* _Problem_: Make an exact copy of all the data.

* _Recorded data_:
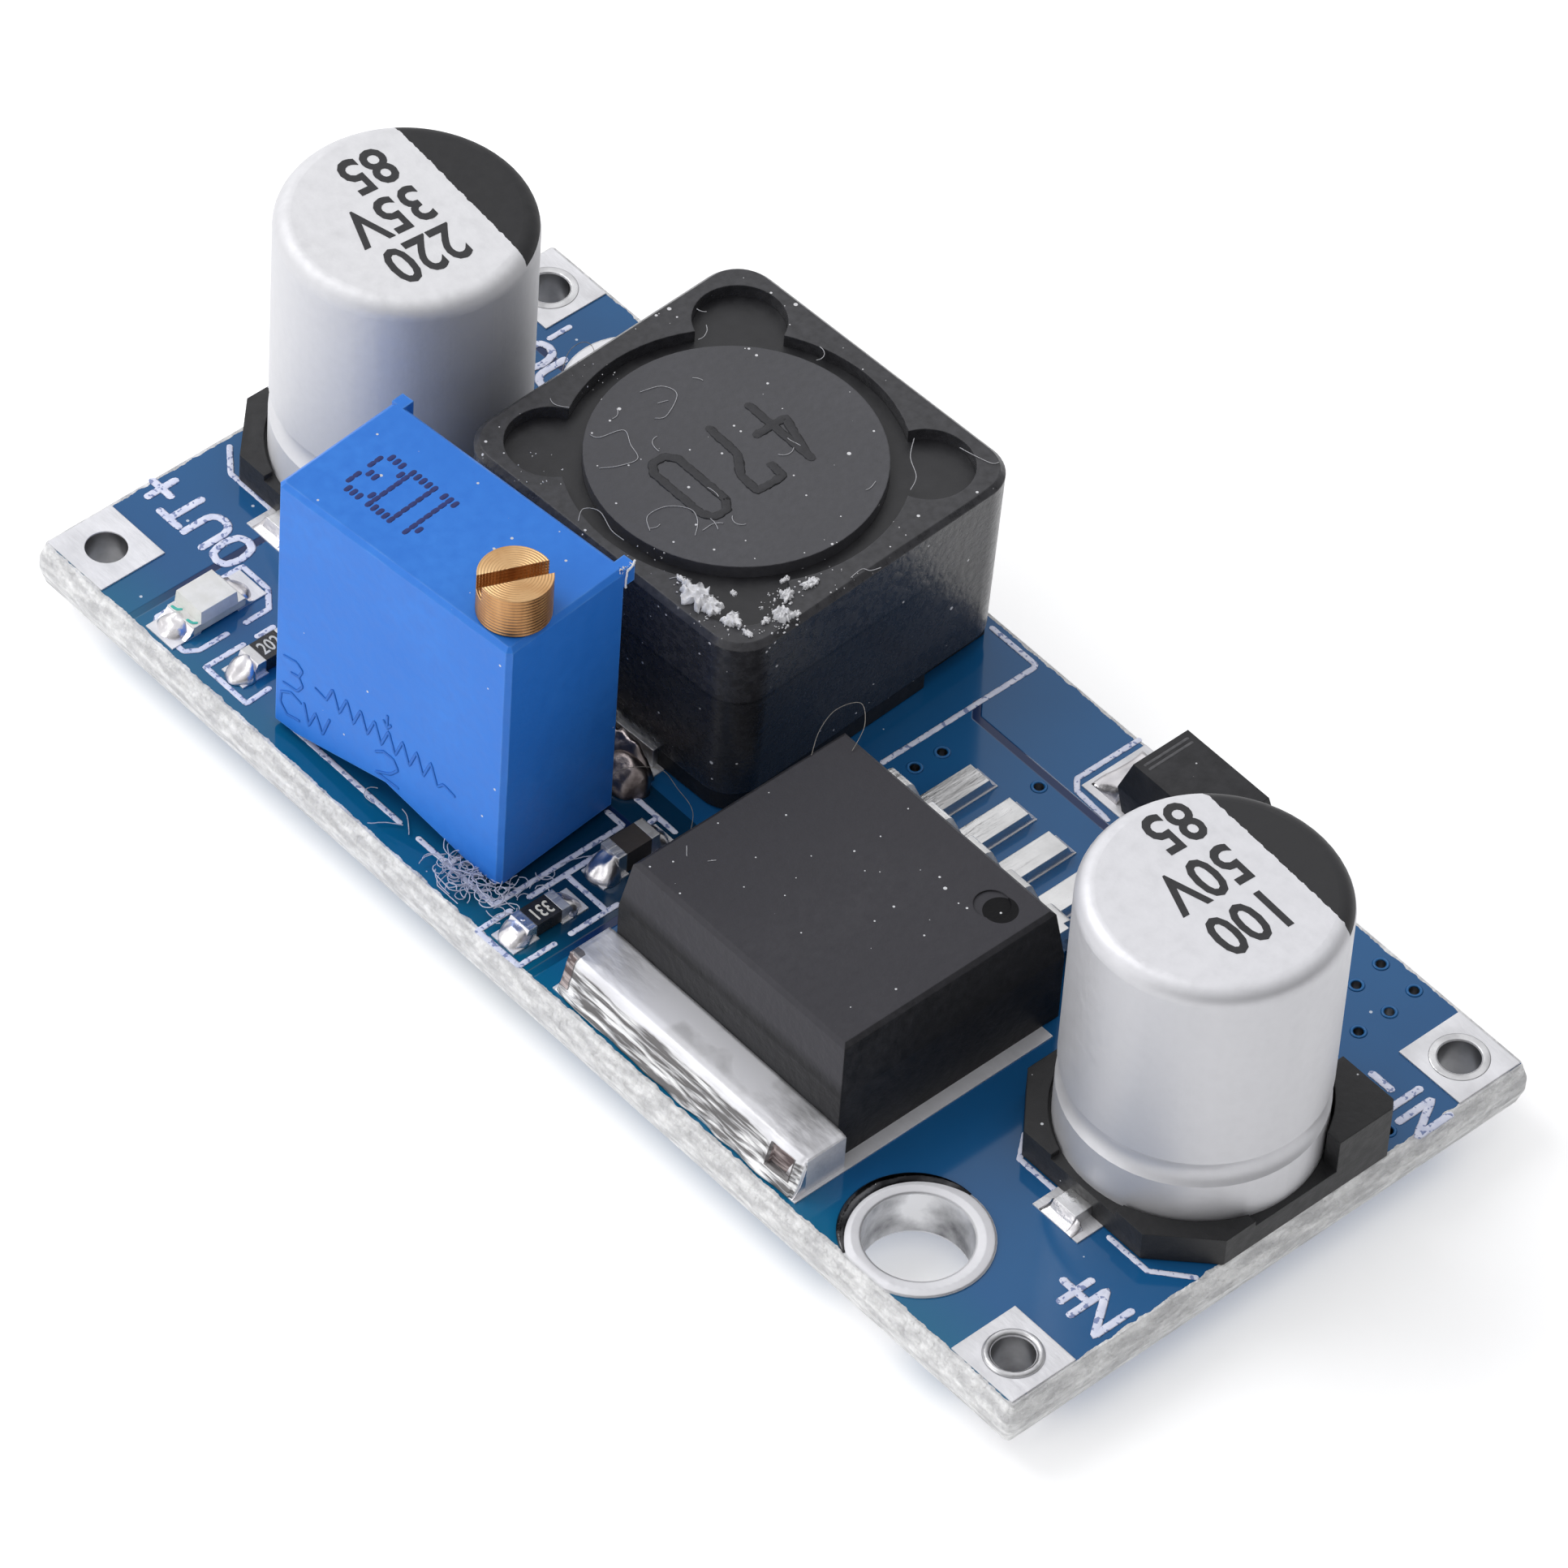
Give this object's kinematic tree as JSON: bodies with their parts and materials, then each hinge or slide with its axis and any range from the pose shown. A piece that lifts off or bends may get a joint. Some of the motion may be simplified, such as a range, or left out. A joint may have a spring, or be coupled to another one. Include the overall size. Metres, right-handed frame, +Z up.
{
  "type": "buck converter module",
  "caption": "Step-down converter board with a heat-tabbed regulator, shielded choke, can capacitors and a worm-driven trimmer that sets the output voltage.",
  "frame": {"origin": "centre of the board in plan, at the level of the tips of the trimmer's pins, which reach lowest", "axes": "+X along the board towards the input end, +Y across it towards the negative pads, +Z up out of the component side"},
  "size_m": [0.0436, 0.0206, 0.0143],
  "materials": {
    "board": "deep blue solder mask over fibreglass",
    "pad_plating": "matte tin over copper",
    "black_moulding": "fine-grained black moulding",
    "heat_tab": "solder-streaked tin over copper",
    "tinned": "satin tin",
    "ferrite": "matte dark grey ferrite",
    "winding": "enamelled copper wire",
    "resin": "dark cast resin",
    "trimmer_blue": "bright blue moulding",
    "potting": "cast resin",
    "ceramic": "white ceramic",
    "wheel_plastic": "natural nylon",
    "wiper_metal": "spring bronze",
    "screw_brass": "turned brass",
    "seal_rubber": "soft rubber",
    "can_aluminium": "satin drawn aluminium",
    "chip_glaze": "black glaze",
    "chip_ceramic": "tan fired ceramic",
    "lamp_board": "pale laminate",
    "lens": "cream cast resin",
    "solder": "bright solder"
  },
  "bodies": {
    "module": {"circuit_board": "board", "mounting_hole_rings": "pad_plating", "wire_pads": "pad_plating", "component_pads": "pad_plating", "pin_hole_plating": "pad_plating", "regulator_body": "black_moulding", "diode_body": "black_moulding", "choke_base": "black_moulding", "input_capacitor_base": "black_moulding", "output_capacitor_base": "black_moulding", "regulator_tab": "heat_tab", "regulator_leads": "tinned", "choke_terminals": "tinned", "input_capacitor_terminals": "tinned", "output_capacitor_terminals": "tinned", "diode_terminals": "tinned", "feedback_resistor_caps": "tinned", "lamp_resistor_caps": "tinned", "filter_capacitor_caps": "tinned", "lamp_contacts": "tinned", "trimmer_pins": "tinned", "choke_drum": "ferrite", "choke_shield": "ferrite", "choke_winding": "winding", "choke_resin": "resin", "trimmer_housing": "trimmer_blue", "trimmer_potting": "potting", "trimmer_element": "ceramic", "input_capacitor_can": "can_aluminium", "output_capacitor_can": "can_aluminium", "feedback_resistor_body": "chip_glaze", "lamp_resistor_body": "chip_glaze", "filter_capacitor_body": "chip_ceramic", "lamp_substrate": "lamp_board", "lamp_lens": "lens", "top_solder": "solder", "pin_solder": "solder"},
    "screw": {"trimmer_screw": "screw_brass", "trimmer_seal": "seal_rubber"},
    "wheel": {"trimmer_wheel": "wheel_plastic", "trimmer_wiper": "wiper_metal"}
  },
  "joints": [
    {"name": "screw_turn", "type": "hinge", "parent": "module", "child": "screw", "pos_m": [-0.00345, -0.0075, 0.0128], "axis": [0, 0, 1], "range_deg": [-4500, 4500]},
    {"name": "wheel_turn", "type": "hinge", "parent": "module", "child": "wheel", "pos_m": [-0.00706, -0.00781, 0.00805], "axis": [-0.0837, 0.9965, 0], "range_deg": [-141, 141]}
  ],
  "couplings": [
    {"joint": "wheel_turn", "follows": "screw_turn", "ratio": 0.03125}
  ]
}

* _Written response_:
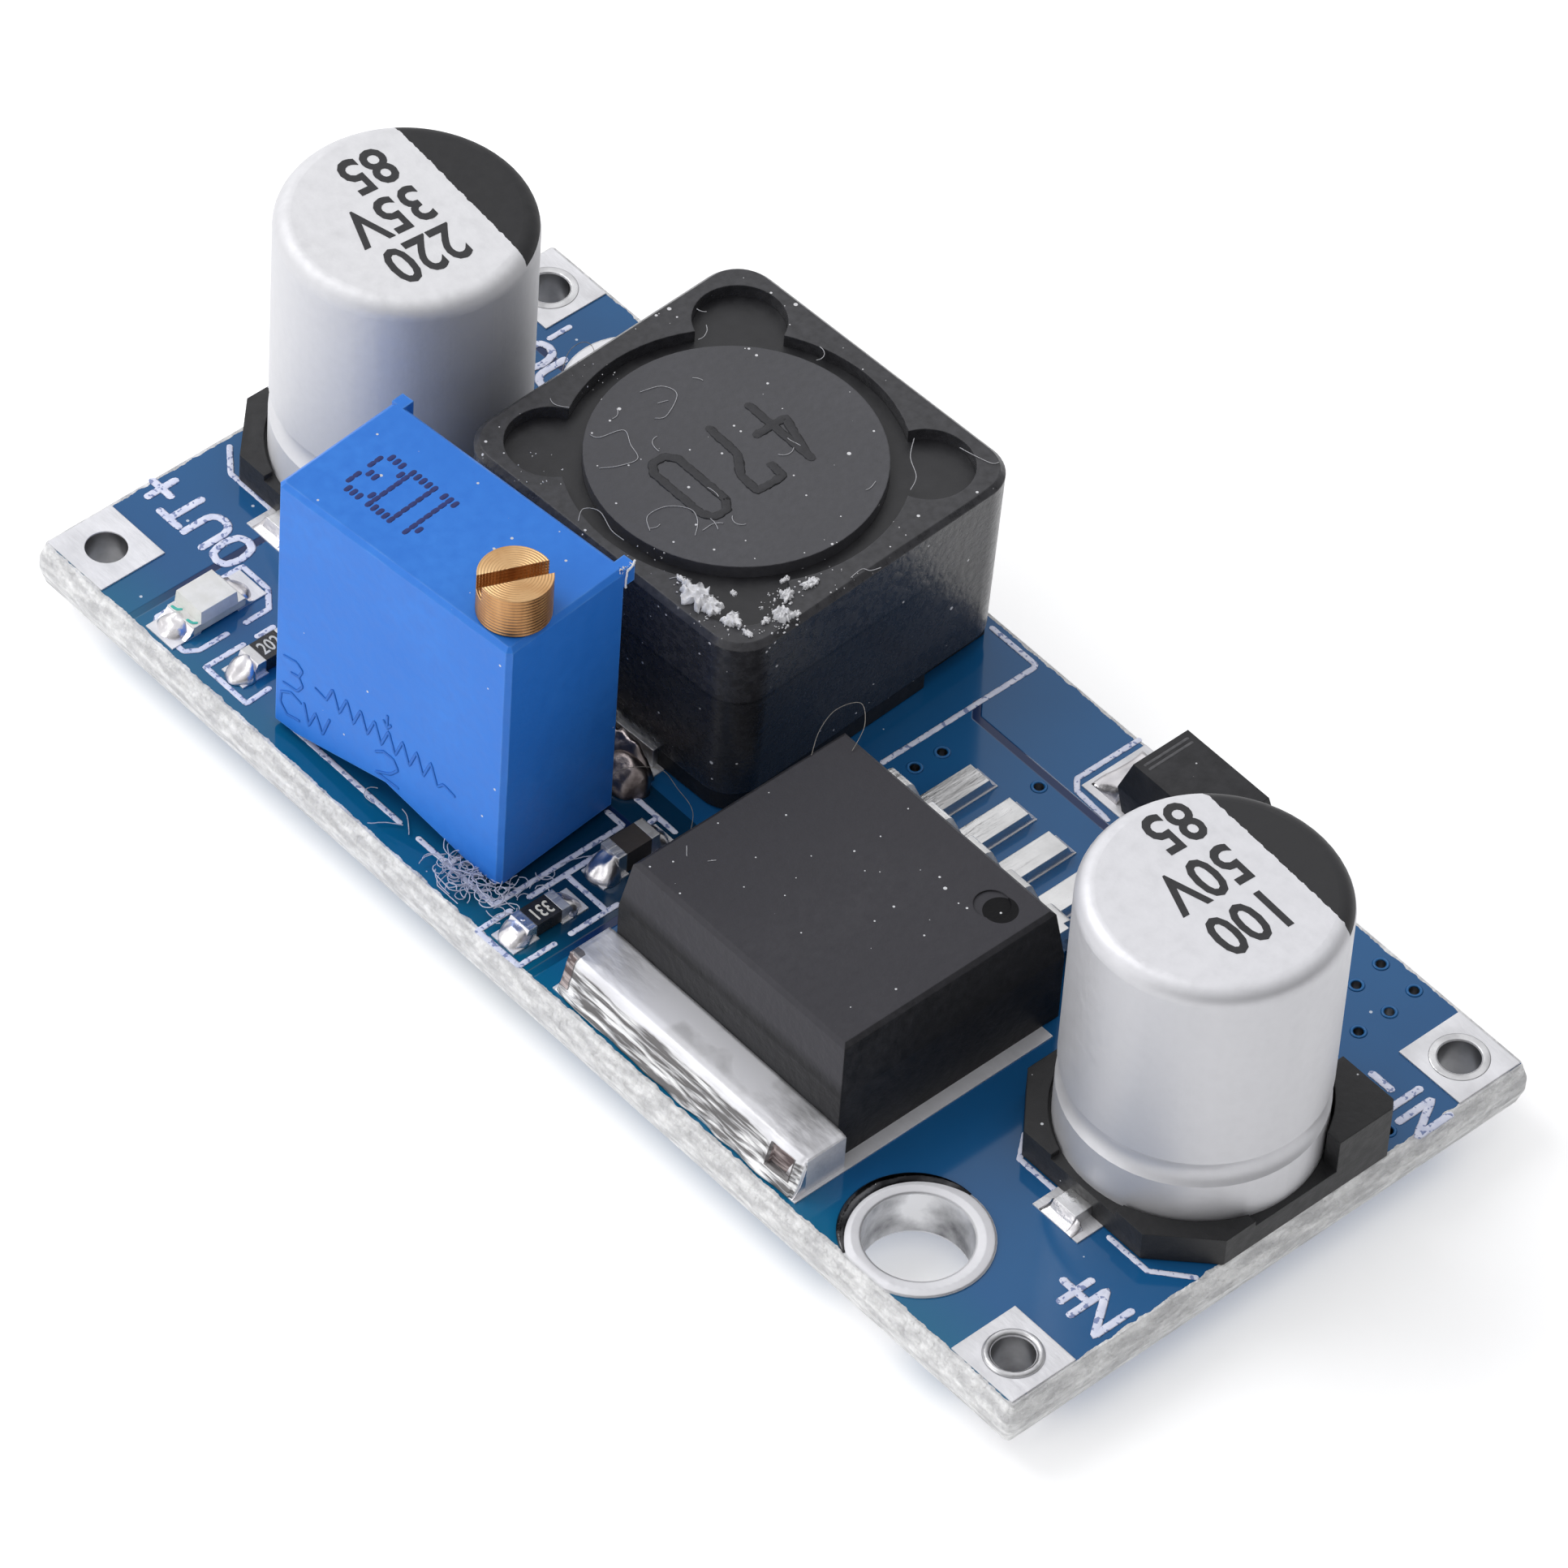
Give this object's kinematic tree as JSON: bodies with their parts and materials, then each hinge or slide with its axis and any range from the pose shown. A piece that lifts off or bends may get a joint. Some of the motion may be simplified, such as a range, or left out. A joint may have a spring, or be coupled to another one. Include the overall size. Metres, right-handed frame, +Z up.
{
  "type": "buck converter module",
  "caption": "Step-down converter board with a heat-tabbed regulator, shielded choke, can capacitors and a worm-driven trimmer that sets the output voltage.",
  "frame": {"origin": "centre of the board in plan, at the level of the tips of the trimmer's pins, which reach lowest", "axes": "+X along the board towards the input end, +Y across it towards the negative pads, +Z up out of the component side"},
  "size_m": [0.0436, 0.0206, 0.0143],
  "materials": {
    "board": "deep blue solder mask over fibreglass",
    "pad_plating": "matte tin over copper",
    "black_moulding": "fine-grained black moulding",
    "heat_tab": "solder-streaked tin over copper",
    "tinned": "satin tin",
    "ferrite": "matte dark grey ferrite",
    "winding": "enamelled copper wire",
    "resin": "dark cast resin",
    "trimmer_blue": "bright blue moulding",
    "potting": "cast resin",
    "ceramic": "white ceramic",
    "wheel_plastic": "natural nylon",
    "wiper_metal": "spring bronze",
    "screw_brass": "turned brass",
    "seal_rubber": "soft rubber",
    "can_aluminium": "satin drawn aluminium",
    "chip_glaze": "black glaze",
    "chip_ceramic": "tan fired ceramic",
    "lamp_board": "pale laminate",
    "lens": "cream cast resin",
    "solder": "bright solder"
  },
  "bodies": {
    "module": {"circuit_board": "board", "mounting_hole_rings": "pad_plating", "wire_pads": "pad_plating", "component_pads": "pad_plating", "pin_hole_plating": "pad_plating", "regulator_body": "black_moulding", "diode_body": "black_moulding", "choke_base": "black_moulding", "input_capacitor_base": "black_moulding", "output_capacitor_base": "black_moulding", "regulator_tab": "heat_tab", "regulator_leads": "tinned", "choke_terminals": "tinned", "input_capacitor_terminals": "tinned", "output_capacitor_terminals": "tinned", "diode_terminals": "tinned", "feedback_resistor_caps": "tinned", "lamp_resistor_caps": "tinned", "filter_capacitor_caps": "tinned", "lamp_contacts": "tinned", "trimmer_pins": "tinned", "choke_drum": "ferrite", "choke_shield": "ferrite", "choke_winding": "winding", "choke_resin": "resin", "trimmer_housing": "trimmer_blue", "trimmer_potting": "potting", "trimmer_element": "ceramic", "input_capacitor_can": "can_aluminium", "output_capacitor_can": "can_aluminium", "feedback_resistor_body": "chip_glaze", "lamp_resistor_body": "chip_glaze", "filter_capacitor_body": "chip_ceramic", "lamp_substrate": "lamp_board", "lamp_lens": "lens", "top_solder": "solder", "pin_solder": "solder"},
    "screw": {"trimmer_screw": "screw_brass", "trimmer_seal": "seal_rubber"},
    "wheel": {"trimmer_wheel": "wheel_plastic", "trimmer_wiper": "wiper_metal"}
  },
  "joints": [
    {"name": "screw_turn", "type": "hinge", "parent": "module", "child": "screw", "pos_m": [-0.00345, -0.0075, 0.0128], "axis": [0, 0, 1], "range_deg": [-4500, 4500]},
    {"name": "wheel_turn", "type": "hinge", "parent": "module", "child": "wheel", "pos_m": [-0.00706, -0.00781, 0.00805], "axis": [-0.0837, 0.9965, 0], "range_deg": [-141, 141]}
  ],
  "couplings": [
    {"joint": "wheel_turn", "follows": "screw_turn", "ratio": 0.03125}
  ]
}